-- Information shown --
◇ ◇ ◇ ◇ ◇ ◇ ◇
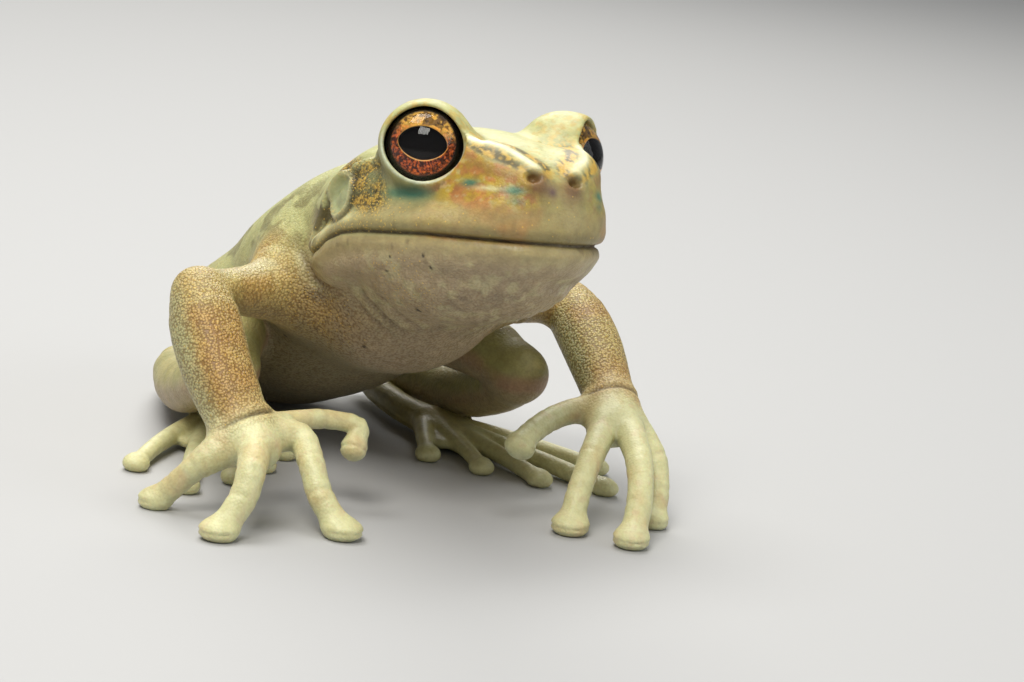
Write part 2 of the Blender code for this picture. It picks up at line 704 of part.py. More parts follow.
def piece(name, bm, origin, root):
    """A finished sub-part: metres, its own origin, material and parent."""
    at = (Vector(origin) - Vector(ORIGIN)) * M_
    bmesh.ops.translate(bm, verts=bm.verts, vec=-Vector(origin))
    bmesh.ops.scale(bm, verts=bm.verts, vec=(M_, M_, M_))
    ob = object_of(bm, name)
    ob.location = at
    ob.parent = root
    ob.data.materials.clear()
    ob.data.materials.append(material(look_of(name)))
    ob.data.shade_smooth()
    ob.data.set_sharp_from_angle(angle=rad(40))
    return ob


def anchors():
    """For each sub-part: a point inside it and its origin."""
    out = {'head': (hp(0, -3, -3), hp(0, -11, -4)), 'trunk': ((0, 8, 13), (0, 8, 13)),
           'lower_jaw': (hp(0, -1, -10), hp(0, -9.3, -8.4))}
    for k in 'rl':
        fix = mirrored if k == 'l' else (lambda c: c)
        out['upper_arm_' + k] = (between(ARM[k], 1, 0.5)[0], ARM[k][0][:3])
        out['forearm_' + k] = (between(FOREARM[k], 1, 0.5)[0], FOREARM[k][0][:3])
        out['hand_' + k] = (between(HAND[k], 0, 0.8)[0], HAND[k][0][:3])
        for f in '1234':
            out['finger_' + k + f] = (FINGER[k + f][2][:3], FINGER[k + f][1][:3])
        out['thigh_' + k] = (between(fix(THIGH), 1, 0.5)[0], fix(THIGH)[0][:3])
        out['shank_' + k] = (between(fix(SHANK), 2, 0.5)[0], fix(SHANK)[0][:3])
        out['foot_' + k] = (between(fix(TARSUS), 1, 0.5)[0], fix(TARSUS)[0][:3])
        for t in '12345':
            out['toe_' + k + t] = (between(fix(TOE[t]), 2, 0.5)[0], fix(TOE[t])[1][:3])
    return out


def main():
    for ob in list(bpy.data.objects):
        bpy.data.objects.remove(ob, do_unlink=True)
    root = bpy.data.objects.new('frog', None)
    bpy.context.scene.collection.objects.link(root)

    rest = whole_body()
    ears = {k: ear_place(s) for k, s in (('r', -1), ('l', 1))}

    # upper arms, thighs and shanks come out as round solids, their neighbours keep the seats
    outs = []
    for chains, grow in (((ARM['r'], ARM['l']), 0.4), ((THIGH, mirrored(THIGH)), 0.4), ((SHANK, mirrored(SHANK)), 0.3)):
        inner, outer = region('inner', chains, grow), region('outer', chains, grow + GAP + 0.16)
        out = copy_of(rest, 'limbs')
        boolean(out, inner, 'INTERSECT')
        boolean(rest, outer, 'DIFFERENCE')
        drop(inner)
        drop(outer)
        outs.append(out)

    # what is left is cut body by body across the neck, wrists, fingers and toes
    limbs = [object_of(bm, 'limb') for bm in parts_of(rest)]
    drop(rest)
    feet = {}
    for ob in limbs:
        for k, chain in (('r', TARSUS), ('l', mirrored(TARSUS))):
            P = coords(ob)
            if np.ptp(P[:, 2]) < 5.0 and abs(P[:, 0].mean() - chain[2][0]) < 6.0:
                feet[k] = ob
    for at, n, size in [*cut_places(), (hp(0, -11.6, -5.0), 0.976 * FWD + 0.217 * UP, 34.0)]:
        inside = []
        for ob in limbs:
            P = coords(ob)
            if (at > P.min(0)).all() and (at < P.max(0)).all():
                inside.append((np.prod(np.ptp(P, axis=0)), ob.name, ob))
        if inside:
            part_with(min(inside)[2], at, n, size)
    # the right foot is the left one's mirror image
    limbs.append(mirror_of(feet['l']))
    limbs.remove(feet['r'])
    drop(feet['r'])

    found = {}
    want = anchors()
    bodies = []
    for ob in (*outs, *limbs):
        bodies += parts_of(ob)
        drop(ob)
    for name, (p, _origin) in want.items():
        if name != 'lower_jaw':
            bm = holder([b for b in bodies if b not in found.values()], p)
            if bm is not None:
                found[name] = bm

    # the head is parted at the mouth line; eyes and tympana get their seats
    head = object_of(found.pop('head'), 'head_whole')
    part_with(head, hp(0, 0, -7.66), -0.0734 * FWD + 0.9973 * UP, 34.0)
    bm = bmesh.new()
    for s in (-1, 1):
        spheroid(bm, hp(s * EYE_OUT, 0, EYE_UP), np.array((EYE_R + GAP,) * 3), HEAD_ROWS, 16, 10)
    seats = object_of(bm, 'seats')
    boolean(head, seats, 'DIFFERENCE')
    drop(seats)
    bm = bmesh.new()
    for s in (-1, 1):
        ax = Vector(eye_axis(s))
        m = Matrix.Translation(Vector(hp(s * EYE_OUT, 0, EYE_UP)) + ax * (LID_OPEN + 2.5)) @ ax.to_track_quat('Z', 'Y').to_matrix().to_4x4()
        bmesh.ops.create_cone(bm, cap_ends=True, cap_tris=False, segments=16, radius1=3.5, radius2=4.6, depth=5.0, matrix=m)
    opening = object_of(bm, 'opening')
    boolean(head, opening, 'DIFFERENCE')
    drop(opening)
    drums = copy_of(head, 'drums')
    for r, depth, target, op in ((EAR_R, 0.7, drums, 'INTERSECT'), (EAR_R + GAP, 0.7 + GAP, head, 'DIFFERENCE')):
        bm = bmesh.new()
        for k, (c, n) in ears.items():
            m = Matrix.Translation(Vector(c) + Vector(n) * (1.0 - depth / 2 + 0.0)) @ Vector(n).to_track_quat('Z', 'Y').to_matrix().to_4x4()
            bmesh.ops.create_cone(bm, cap_ends=True, cap_tris=False, segments=16, radius1=r, radius2=r, depth=2.0 + depth, matrix=m)
        disc = object_of(bm, 'disc')
        boolean(target, disc, op)
        drop(disc)
    parts = parts_of(head)
    parts.sort(key=lambda b: -max(v.co.z for v in b.verts))
    found['head'], found['lower_jaw'] = parts[0], parts[1]
    drop(head)
    for bm in parts_of(drums, 0.05):
        x = sum((v.co.x for v in bm.verts)) / len(bm.verts)
        found['tympanum_r' if x < HEAD_AT[0] else 'tympanum_l'] = bm
    drop(drums)

    for name, bm in sorted(found.items()):
        tidy(bm)
        if len(bm.faces) > 120:
            bm = lighten(bm, 0.84 if name[:5] in ('trunk', 'thigh', 'upper', 'shank') else 0.74)
        for v in bm.verts:
            if v.co.z < FLAT:
                v.co.z = 0.0
        o = want[name][1] if name in want else ears[name[-1]][0]
        piece(name, bm, o, root)

    for k, s in (('r', -1), ('l', 1)):
        bm = bmesh.new()
        spheroid(bm, hp(s * EYE_OUT, 0, EYE_UP), np.array((EYE_R,) * 3), np.array((LEFT, -UP, FWD)), 16, 10)
        bmesh.ops.triangulate(bm, faces=bm.faces)
        piece('eye_' + k, bm, hp(s * EYE_OUT, 0, EYE_UP), root)

    for me in [m for m in bpy.data.meshes if m.users == 0]:
        bpy.data.meshes.remove(me)


main()
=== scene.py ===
# Looks of the Andean marsupial frog: one skin over the whole animal, two eyes with
# a clear cornea over a patterned iris, the floor, the light and the camera.
# The animal's shape is one distance field in millimetres, head towards -Y, +X its
# left side, ground at z = 0; details are carved into it and it is meshed finely.
import bpy
import math
import numpy as np
from concurrent.futures import ThreadPoolExecutor
from mathutils import Matrix, Vector


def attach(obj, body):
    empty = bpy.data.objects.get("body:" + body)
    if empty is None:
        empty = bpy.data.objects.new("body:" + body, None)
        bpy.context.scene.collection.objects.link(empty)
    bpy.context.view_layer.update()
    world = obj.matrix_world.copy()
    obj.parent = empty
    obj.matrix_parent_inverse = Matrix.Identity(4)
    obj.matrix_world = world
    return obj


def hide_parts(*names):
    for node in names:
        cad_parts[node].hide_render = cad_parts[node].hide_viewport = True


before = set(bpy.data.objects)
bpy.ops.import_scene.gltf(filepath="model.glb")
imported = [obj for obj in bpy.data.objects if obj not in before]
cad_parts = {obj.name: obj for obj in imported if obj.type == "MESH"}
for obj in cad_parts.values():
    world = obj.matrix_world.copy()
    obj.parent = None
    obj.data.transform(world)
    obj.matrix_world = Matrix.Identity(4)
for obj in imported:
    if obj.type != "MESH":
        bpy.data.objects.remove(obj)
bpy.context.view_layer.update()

# ---------------------------------------------------------------- sizes (mm)
SNOUT_VENT = 56.0
EYE_R = 3.15                 # eyeball radius
EYE_OUT = 6.15               # eye centre to the middle of the head
EYE_UP = -0.28               # eye centre over the head's own zero
LID_R = 3.62                 # outer radius of the lid over the eyeball
EYE_YAW = 40.0               # eye axis from straight ahead, degrees
EYE_PITCH = 5.0             # eye axis above the head's own level
LID_OPEN = 0.95              # plane of the lid opening, from the eye centre
GAP = 0.30                   # clearance between neighbouring pieces
WEB = 0.36                   # half thickness of the toe webs
EAR_R = 1.45                 # tympanum radius

HEAD_AT = np.array((1.9, -13.4, 29.0))     # midway between the eyes
HEAD_YAW, HEAD_PITCH, HEAD_ROLL = 9.0, 10.5, 3.0

# origin of the part: the middle of its footprint on the ground
ORIGIN = (-0.9975, 1.9653, 0.0)  # middle of the footprint

FLAT = 0.14                  # what lies lower than this rests flat on the floor
VOXEL = 0.42                 # grid of the first skin
TRIANGLES = 5120             # of the whole body before it is divided


def rad(a):
    return math.radians(a)


def head_axes():
    y, p, r = rad(HEAD_YAW), rad(HEAD_PITCH), rad(HEAD_ROLL)
    fwd = np.array((math.sin(y) * math.cos(p), -math.cos(y) * math.cos(p), math.sin(p)))
    left = np.array((math.cos(y), math.sin(y), 0.0))
    up = np.cross(left, -fwd) * -1.0
    if up[2] < 0:
        up = -up
    return left * math.cos(r) - up * math.sin(r), fwd, up * math.cos(r) + left * math.sin(r)


LEFT, FWD, UP = head_axes()


def hp(l, f, u):
    """A point of the head: left, forward and up of the mid-eye point."""
    return HEAD_AT + l * LEFT + f * FWD + u * UP


def eye_axis(s):
    y, p = rad(EYE_YAW), rad(EYE_PITCH)
    return (s * math.sin(y) * math.cos(p)) * LEFT + (math.cos(y) * math.cos(p)) * FWD + math.sin(p) * UP


# ------------------------------------------------------------ distance fields
def smin(a, b, k):
    h = np.maximum(k - np.abs(a - b), 0.0) / k
    return np.minimum(a, b) - h * h * k * 0.25


def smax(a, b, k):
    return -smin(-a, -b, k)


def step01(x, a, b):
    t = np.clip((x - a) / (b - a), 0.0, 1.0)
    return t * t * (3.0 - 2.0 * t)


def dist(P, c):
    d = P - c
    return np.sqrt(d[:, 0] ** 2 + d[:, 1] ** 2 + d[:, 2] ** 2)


def cone(P, a, b, ra, rb):
    a, b = np.asarray(a, float), np.asarray(b, float)
    ab = b - a
    q = P - a
    t = np.clip((q @ ab) / (ab @ ab), 0.0, 1.0)
    q = q - t[:, None] * ab
    return np.sqrt(np.einsum('ij,ij->i', q, q)) - (ra + (rb - ra) * t)


def ellipsoid(P, c, r, rows):
    q = (P - c) @ np.asarray(rows).T
    k0 = np.sqrt(((q / r) ** 2).sum(1)) + 1e-9
    k1 = np.sqrt(((q / np.square(r)) ** 2).sum(1)) + 1e-9
    return k0 * (k0 - 1.0) / k1


def sheet(P, a, b, c, half):
    """A flat triangle given a thickness."""
    a, b, c = [np.asarray(v, float) for v in (a, b, c)]
    ba, cb, ac = b - a, c - b, a - c
    pa, pb, pc = P - a, P - b, P - c
    n = np.cross(ba, ac)
    s = (np.sign(pa @ np.cross(ba, n)) + np.sign(pb @ np.cross(cb, n)) + np.sign(pc @ np.cross(ac, n)))

    def edge(e, q):
        t = np.clip((q @ e) / (e @ e), 0, 1)
        w = q - t[:, None] * e
        return np.einsum('ij,ij->i', w, w)
    d2 = np.where(s < 2.0, np.minimum(np.minimum(edge(ba, pa), edge(cb, pb)), edge(ac, pc)), (pa @ n) ** 2 / (n @ n))
    return np.sqrt(d2) - half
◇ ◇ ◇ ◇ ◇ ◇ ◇
-- Stated task --
Repeat, word for word, the lines from the opening of the material through the line containing "ear_place(s) for k, s".

-- Exercise response --
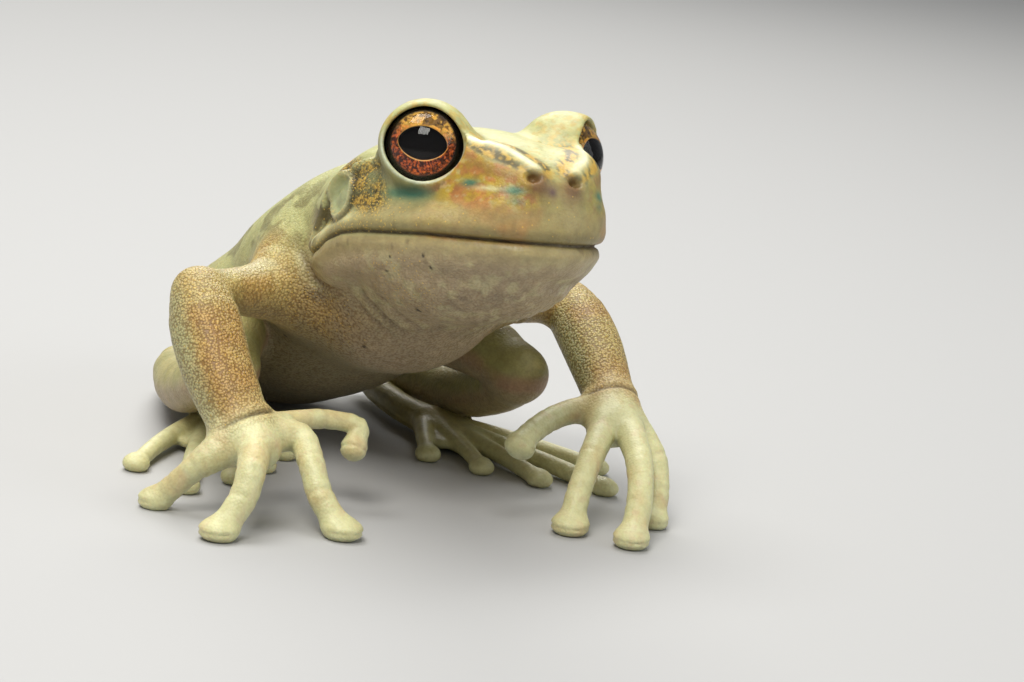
Write part 2 of the Blender code for this picture. It picks up at line 704 of part.py. More parts follow.
def piece(name, bm, origin, root):
    """A finished sub-part: metres, its own origin, material and parent."""
    at = (Vector(origin) - Vector(ORIGIN)) * M_
    bmesh.ops.translate(bm, verts=bm.verts, vec=-Vector(origin))
    bmesh.ops.scale(bm, verts=bm.verts, vec=(M_, M_, M_))
    ob = object_of(bm, name)
    ob.location = at
    ob.parent = root
    ob.data.materials.clear()
    ob.data.materials.append(material(look_of(name)))
    ob.data.shade_smooth()
    ob.data.set_sharp_from_angle(angle=rad(40))
    return ob


def anchors():
    """For each sub-part: a point inside it and its origin."""
    out = {'head': (hp(0, -3, -3), hp(0, -11, -4)), 'trunk': ((0, 8, 13), (0, 8, 13)),
           'lower_jaw': (hp(0, -1, -10), hp(0, -9.3, -8.4))}
    for k in 'rl':
        fix = mirrored if k == 'l' else (lambda c: c)
        out['upper_arm_' + k] = (between(ARM[k], 1, 0.5)[0], ARM[k][0][:3])
        out['forearm_' + k] = (between(FOREARM[k], 1, 0.5)[0], FOREARM[k][0][:3])
        out['hand_' + k] = (between(HAND[k], 0, 0.8)[0], HAND[k][0][:3])
        for f in '1234':
            out['finger_' + k + f] = (FINGER[k + f][2][:3], FINGER[k + f][1][:3])
        out['thigh_' + k] = (between(fix(THIGH), 1, 0.5)[0], fix(THIGH)[0][:3])
        out['shank_' + k] = (between(fix(SHANK), 2, 0.5)[0], fix(SHANK)[0][:3])
        out['foot_' + k] = (between(fix(TARSUS), 1, 0.5)[0], fix(TARSUS)[0][:3])
        for t in '12345':
            out['toe_' + k + t] = (between(fix(TOE[t]), 2, 0.5)[0], fix(TOE[t])[1][:3])
    return out


def main():
    for ob in list(bpy.data.objects):
        bpy.data.objects.remove(ob, do_unlink=True)
    root = bpy.data.objects.new('frog', None)
    bpy.context.scene.collection.objects.link(root)

    rest = whole_body()
    ears = {k: ear_place(s) for k, s in (('r', -1), ('l', 1))}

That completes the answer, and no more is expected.